算了一下 571428 = 4 * 351 * 407 ,说明这个图莫名其妙地是个4通道的图像。然后断点找了一下这张图,发现它竟然是一个png格式的后缀名jpg的假jpg,多了一个通道。因为png是RGBA,jpg是RGB。
解决:进行图像转换,把它转换为RGB的三通道图。在这
def __getitem__(self, idx, scale=600, maxScale=900):
img_name = self.img_names[idx]
img_path = os.path.join(self.datadir, img_name)
img = Image.open(img_path)
img, rate = resize_img(img, scale, maxScale=maxScale)
rescale_fac = 1/rate
h, w = img.shape[:2]
img = cv2.dnn.blobFromImage(
img, scalefactor=1.0, size=(w, h), swapRB=False, crop=False) # <Mat>
img = img.reshape(3, h, w)
# = torch.cuda.FloatTensor if torch.cuda.is_available() else torch.FloatTensor
img = torch.tensor(img)
# img = Variable(img).type(Tensor)
xml_path = os.path.join(self.labelsdir, img_name.split('.')[0]+'.xml')
gtbox = self.generate_gtboxes(xml_path, rescale_fac)
feature_size = (int(np.ceil(h/16)), int(np.ceil(w/16)))

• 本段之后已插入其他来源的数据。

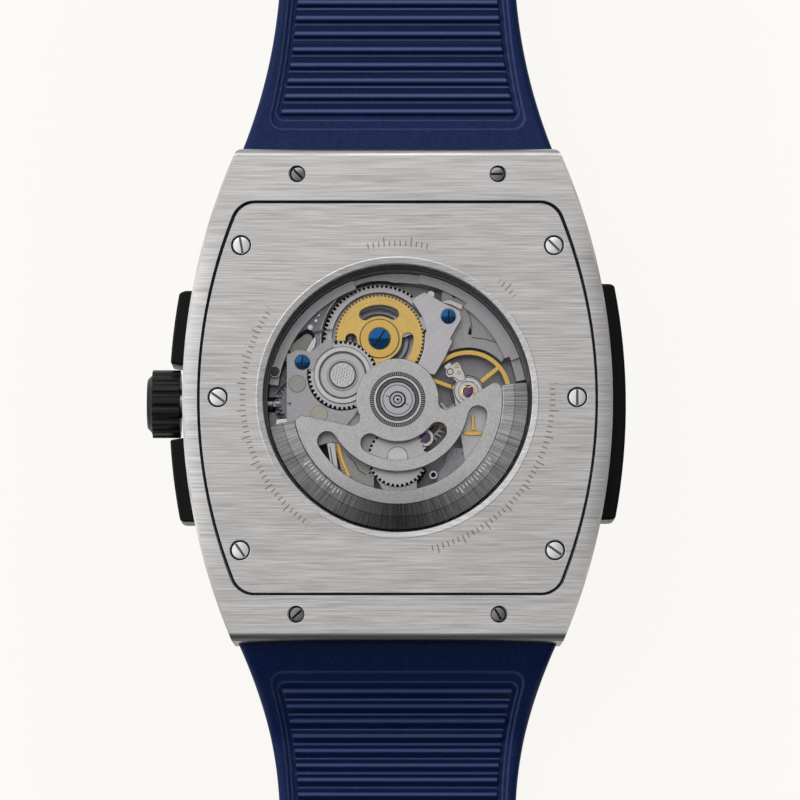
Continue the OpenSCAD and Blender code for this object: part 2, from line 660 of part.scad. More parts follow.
module balance_cock() color([0.66, 0.66, 0.67]) difference() {
    union() {
        slab(bridge_z + 0.1, bridge_top) {
            translate(BALANCE) circle(1.5);
            polygon([for (p = [[5.63, 0.5], [8.43, 0.4], [10.4, -3.9], [9.7, -6.6], [8.4, -7.9],
                [6.9, -7.2], [6.5, -4.8]]) laid(p)]);
        }
        stud(COCK_FOOT, 0.9, deck_z, bridge_z + 0.2);
    }
    post(BALANCE, 0.62, bridge_z, bridge_top + 1);
    stud(COCK_FOOT, 0.3, deck_z - 1, bridge_top + 1);
    post(COCK_FOOT, 0.8, bridge_top - 0.25, bridge_top + 1);
}

module bridge_screws() color([0.12, 0.35, 0.65]) {
    for (s = [[LEFT_FOOT, shelf_top, 88], [LOW_LEFT_FOOT, shelf_top, 20], [RIGHT_FOOT, bridge_top + 0.35, 85],
        [COCK_FOOT, bridge_top, 40]])
        translate([s[0][0], s[0][1], s[1]]) screw(0.73, 0.25, 0.29, s[1] - deck_z + 0.5, s[2]);
}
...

[cls, regr] = cal_rpn((h, w), feature_size, 16, gtbox)
# regr = [ancher_nums, 3]
regr = np.hstack([cls.reshape(cls.shape[0], 1), regr])
regr = torch.from_numpy(regr).float()
# cls = [1, ancher_nums]
cls = np.expand_dims(cls, axis=0)
cls = torch.from_numpy(cls).float()
return img, cls, regr